Tuesday, October 6, 2009

Jinxing the Jinx

The last time I was at the public library, back in August, I checked out about five books. I've been slowly working my way through them. As always, some are better than others.

But the one that I've been reluctant to pick up and read is this one:

Fired!: Tales of the Canned, Canceled, Downsized, & Dismissed by Annabelle Gurwitch.

It's not that I didn't think it would be a good read. I love bite-sized real life stories like these.

I was afraid to pick it up. Because I'm superstitious, and I thought that if I read a book about getting fired, it would happen to me. I can't afford to be unemployed right now: I just bought a house. The thought of losing my job in this brutal economy was horrifying. I just couldn't risk reading that book.

But I overcame my superstition and opened it up last week. So far, it's mildly entertaining, and I have realized that my superstition was all for naught.
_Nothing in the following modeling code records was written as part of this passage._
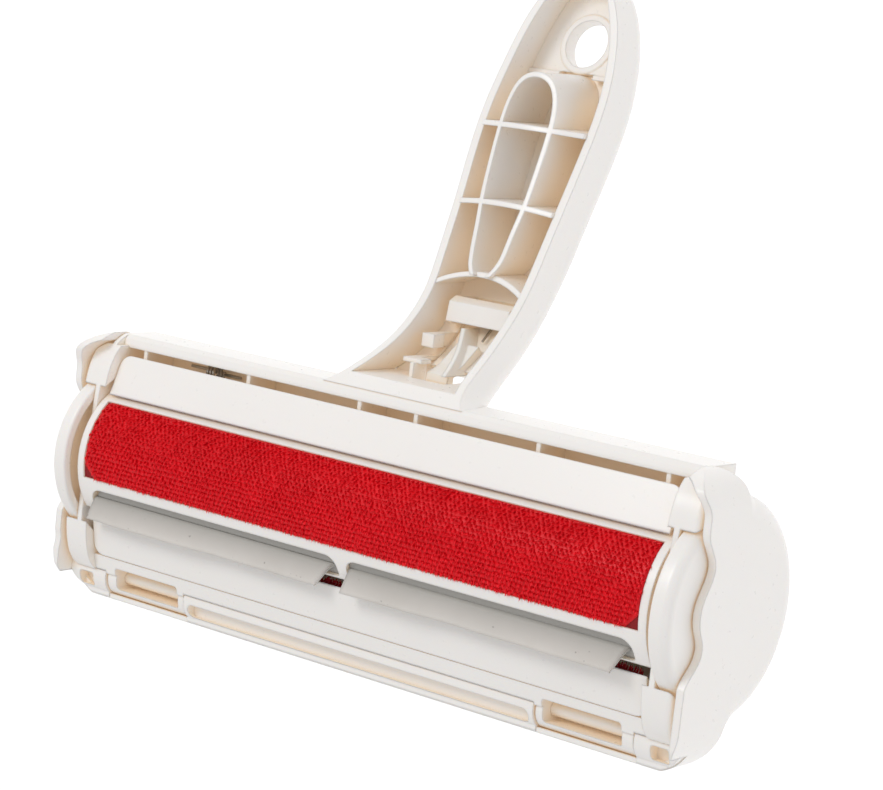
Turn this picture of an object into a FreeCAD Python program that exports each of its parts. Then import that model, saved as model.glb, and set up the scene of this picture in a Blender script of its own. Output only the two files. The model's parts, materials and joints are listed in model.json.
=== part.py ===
import FreeCAD, Part
import math
import os

# Two-way pet-hair lint roller. Millimetres.
# +X runs along the roller, +Y towards the handle's tip, +Z out of the working face,
# so the dust-chamber dome is on the -Z side.
# The sub-parts are drawn about the middle of the roller's axis, then moved together
# so that the origin is the middle of the hang hole near the handle's tip.

os.makedirs("parts", exist_ok=True)
V = FreeCAD.Vector

# ---------------------------------------------------------------- driving dimensions
WALL = 2.2                      # moulded wall
GAP = 0.3                       # gap between neighbouring pieces
RUN = 0.06                      # radial running clearance of a shaft
SNUG = 0.02                     # radial clearance of a fixed pin

DRUM_R = 18.93                  # roller panel, outer radius
DRUM_HALF = 85.2                # roller panel, half length
DRUM_WALL = 2.4
PAD_MID = 18.3                  # middle of the velvet, degrees from +Z towards +Y
PAD_HALF_ARC = 31.3             # half the velvet's arc, degrees
PAD_HALF = 83.1                 # velvet, half length
PANEL_HALF_ARC = 58.5           # half the panel's arc, degrees
BLADE_MID_ARC = 48.0            # middle of a blade slot from the middle of the velvet, degrees
BLADE_HALF_ARC = 8.4            # half of the slot's arc, degrees
SLOT_IN, SLOT_OUT = 1.4, 81.3   # blade slot, inner and outer ends along X

DISC_R = 21.6                   # end disc
DISC_IN, DISC_OUT = 87.25, 92.1
SIDE_IN, SIDE_OUT = 85.5, 86.95  # frame side plate
HUB_R = 7.0                     # spigot of the end disc

LIP_R = 19.85                   # mouth edges of the lips, radius
WIPER_R = 19.7                  # wiper pile, inner radius
LIP_HALF = 83.6
LIP_T = 1.8

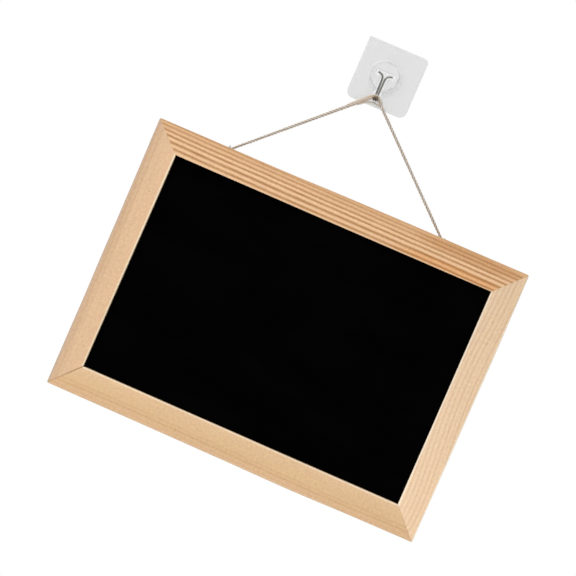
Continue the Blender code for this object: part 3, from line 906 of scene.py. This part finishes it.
def pineFinish(name):
    look = pine[name]
    wood = Finish(look["slot"])
    along, across, deep = railSpot(wood, name)
    own = wood.joined(along, across, deep)
    share = along / halfLength(name)

    # growth lines, which tilt back through the rail
    swing = wood.streaks(own, (0.011, 0.035, 0.035)) - 0.5
    shake = wood.streaks(own, (0.12, 0.5, 0.5)) - 0.5
    drift = look["drift"][-1]
    for factor in reversed(look["drift"][:-1]):
        drift = share * drift + factor
    ringed = across + deep * rail["lineTilt"] - drift + swing * 1.2 + shake * 0.7
    stops = [(0, 0)]
    for spot, before, after, strength in look["lines"]:
        stops += [(spot - before, 0), (spot, strength), (spot + after, 0)]
    line = wood.ramp(ringed, stops, rail["lineSpan"])
    line = line * (0.62 + wood.streaks(own, (0.04, 0.6, 0.6)) * 0.76)
    if "fade" in look:
        line = line * (0.35 + wood.ease(share, *look["fade"]) * 0.65)

    # fibres along the rail, short dark resin ducts, and a fine fleck
    fibre = wood.streaks(own, (0.05, 2.1, 2.1), 3, 0.6)
    hair = wood.streaks(own, (0.22, 7.5, 7.5), 2, 0.6)
    cloud = wood.streaks(own, (0.02, 0.06, 0.06), 3)
    fleck = wood.grain(own, 0.42, 2, 0.65)
    speck = wood.grain(own, 0.5, 1).output("Color")
    ducts = wood.ease(wood.streaks(own, (0.16, 3.6, 3.6), 1), 0.70, 0.80)

    def oval(spot, low, high):
        # 1 within an oval spot and 0 outside it
        outward = squares((along - spot[0]) / spot[2], (across - spot[1]) / spot[3])
        return wood.ease(outward, low, high)

    color = wood.mix(line, wood.ramp(across, look["bands"], rail["bandSpan"]), look["late"])
    for *spot, stain in look.get("patches", ()):
        color = wood.mix(oval(spot, 1.1, 0.3), color, stain, "MULTIPLY")
    color = wood.mix(ducts * 0.30, color, rail["duct"])
    for *spot, strength in look.get("marks", ()):
        color = wood.mix(oval(spot, 1.6, 0.2) * strength, color, rail["mark"])

    # inner arris rubbed pale with painted highlight, outer arris worn with painted highlight on the
    # right stile, sawn back
    shallow = wood.ease(deep, *rail["arrisDepth"])
    # the inner arris: rubbed wear and painted highlight
    rubbedAndHighlit, strength = look["arris"]
    inward = across - strayOn(name, "inner", share)
    pale = wood.ease(inward, *rail["rubbedAndHighlit"]) * shallow * (0.75 + fibre * 0.5)
    color = wood.mix(pale * strength, color, rubbedAndHighlit)
    # the outer arris: wear, and on the right stile painted highlight
    wornAndHighlitTone, strength = look["handledAndHighlit"]
    outward = across - strayOn(name, "outer", share)
    color = wood.mix(wood.ease(outward, *rail["handledAndHighlit"]) * shallow * strength, color, wornAndHighlitTone)
    sawn = wood.ease(deep, *rail["sawn"])
    tooth = (along * 3.6 + fibre * 3 + across * 0.35).sine()
    color = wood.mix(sawn * (0.25 + tooth * 0.12), color, rail["sawnTone"])

    color = wood.mix(rail["speck"], color, speck, "SOFT_LIGHT")
    shade = 1 + (fibre - 0.5) * 0.10 + (hair - 0.5) * 0.08 + (cloud - 0.5) * 0.10
    shade = shade + (fleck - 0.5) * rail["fleck"] + share * look["paler"]
    height = line * 0.6 + fibre * 0.7 + hair * 0.35 - ducts * 0.8 + sawn * tooth * 0.7
    roughness = 0.62 - line * 0.10 + hair * 0.12 + sawn * 0.15
    bump = wood.bump(height, 0.00009, 0.55)
    return wood.surface(wood.scaled(color, shade), roughness, bump, 0.22)


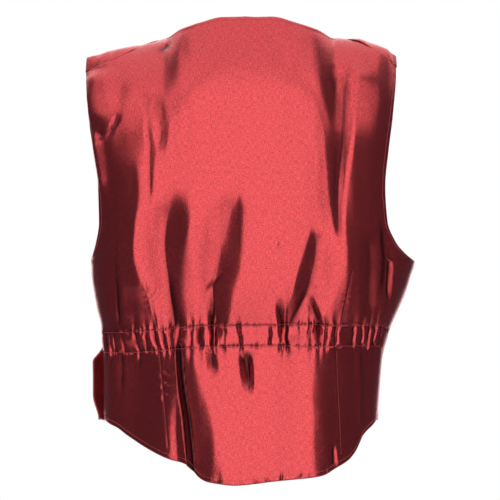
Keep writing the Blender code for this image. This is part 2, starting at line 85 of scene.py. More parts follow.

Most of the "firing" they talk about in the book is either the kind of temporary part-time jobs you have as a teenager or student; or Hollywood firing. And Hollywood firing is a completely different animal. Those people choose to work in a volatile field where they fight and scrap for any kind of work in the hopes of striking it big. It's worlds away from the boring, but safe, cocoon of tenured academia that I live in.

Reading the stories made me feel all smug about the fact that I'd never been fired from a job. But then I remembered my very first job.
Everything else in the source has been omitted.